A Crack in the Edge of the World: America and the Great California Earthquake of 1906 by Simon Winchester
My rating: 2 of 5 stars
This book should be titled, “A Crack in the Edge of the World: A Fairly Exhaustive Geological History of Planet Earth With Regard to Plate Tectonics and Continental Drift, and Tales of the Author’s College Days, Camping on Mount Diablo, and then Finally Two Chapters That Are Actually About the 1906 San Francisco Earthquake.”
Seriously, dude. Too many tangents, and waaaay too much technical detail, at least for lay readers. I mean, I mostly (kinda) understood it, but don’t ask me to explain it. Part of me was sure there would be a test.

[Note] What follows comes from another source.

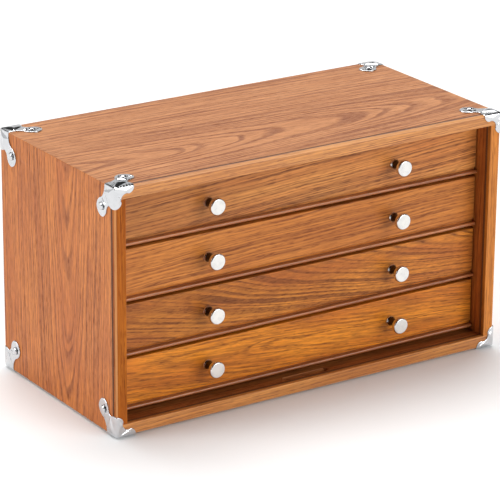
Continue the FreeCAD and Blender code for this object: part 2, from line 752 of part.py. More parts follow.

We meander from the Moon to Neil Armstrong’s birthplace to Iceland to the Gaia Hypothesis to Missouri to the sociopolitical history of California to Alaska to…oh, seriously. After getting sidetracked again, in South Carolina I think it was (my eyes were glazing over at that point), I skipped waaaaay ahead to the penultimate chapter, where Winchester finally gets around to the purported subject of the book: The 1906 San Francisco Earthquake. Huzzah!
Those last two chapters were enjoyable enough, and probably would have been more enjoyable if I wasn’t already annoyed.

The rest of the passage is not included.